HR Leaders - Wake Up to the Realities of Your Business


For many decades now, HR Leaders have been justifiably criticized by CEOs and line executives as having little or no pragmatic understanding of the strategic, financial or operating aspects of the business while wanting to be considered as an equal business partner to their line executive peers which is best illustrated by a seat at the C-Suite table. While the current crisis has HR leaders being seen in a different light, many still struggle to acquire that much-desired seat at the table.

Accordingly, this overall lack of business acumen has caused many CEOs and line executives to view HR primarily as an administrative afterthought with little or no direct impact on the business itself.
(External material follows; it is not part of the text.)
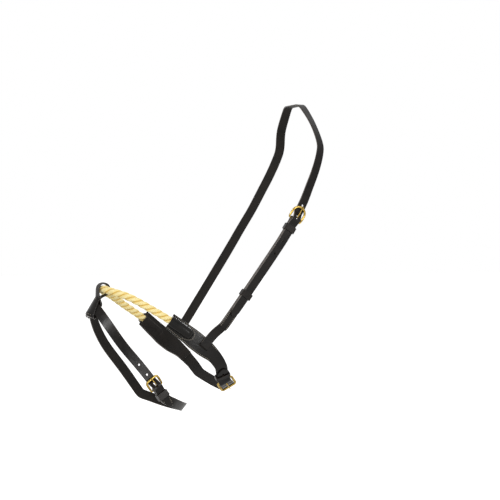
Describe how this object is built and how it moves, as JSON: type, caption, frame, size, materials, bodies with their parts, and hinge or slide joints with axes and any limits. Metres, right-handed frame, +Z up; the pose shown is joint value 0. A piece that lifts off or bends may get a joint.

Most HR leaders fervently hope for a CEO or line executive who appreciates the worth of the function and will grant them such a seat.  However, most CEOs and line executives are looking to their HR Leader to chart its own path to business success and earn its business legitimacy.

After decades of trying, the vast majority of HR leaders have not achieved the reputation as an equal business partner to the other executives in the company. In fairness, over the last decade or two, many HR leaders have tried valiantly to achieve HR’s business legitimacy by implementing several different approaches to the problem, but all have been unsuccessful.

Unsuccessful HR Approaches

Here are some of these unsuccessful approaches.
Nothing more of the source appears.